Young carried four straight times, moving the ball to Iowa's 33.
Then, offensive coordinator Ken O'Keefe made a masterful call, a play-action pass to wideout James Cleveland for a 40-yard gain to NIU's 33.
Christensen finished off the 95-yard drive with a 5-yard TD pass to tight end Brandon Myers.
You could almost feel the weight being taken off Christensen. He didn't force it, just let the game come, and he finally had a few highlights to show for it.
"I thought, and he'd probably be the first one to tell you, he missed some reads, missed some open receivers at times," Ferentz said. "On the plus side, I thought his demeanor was great. He saw things out there. He managed the team and the huddle, all those intangible things you take for granted sometimes."
Christensen finished just 12 of 29 for 133 yards and the one TD. He was hounded by eight drops, but he also missed his share of open receivers.
He's OK. It was a win. It wasn't Michigan.
"We left some opportunities out there," Christensen said. "But the good thing is we had a chance for those opportunities. Sooner or later, we'll start taking advantage of those."
If Iowa's running game was the spine, its defense was everything else.
When Iowa was bullying the Big Ten in 2002 and 2004, you heard defensive coordinator Norm Parker use the term "one-dimensional," meaning the Hawkeyes stopped the run and forced their opponents to pass.
Iowa did that kind of bullying Saturday, holding the Huskies to 21 yards on 21 carries. It was the lowest rush total against the Hawkeyes since they held Montana to 10 in last season's opener.
NIU quarterback Dan Nicholson completed 26 of 42 for 214 yards and three interceptions, two by cornerback Charles Godfrey. Nicholson also was sacked three times, including two by tackle Mitch King.
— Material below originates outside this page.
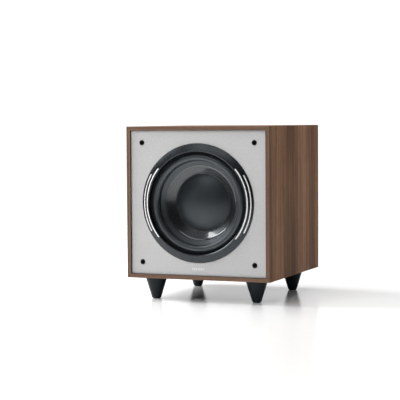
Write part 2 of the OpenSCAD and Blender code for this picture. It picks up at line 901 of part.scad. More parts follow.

The Hawkeyes held Northern Illinois to 235 total yards. The defense wasn't about to have a Michigan happen on its watch.
"As a defense, we want to stop the run. We want to pound them," Godfrey said.
"We want those guys to stop the run and we'll take care of the pass."
It wasn't perfect - far from it. But it wasn't Michigan.
It's still football season in Iowa City. It's something else in Ann Arbor.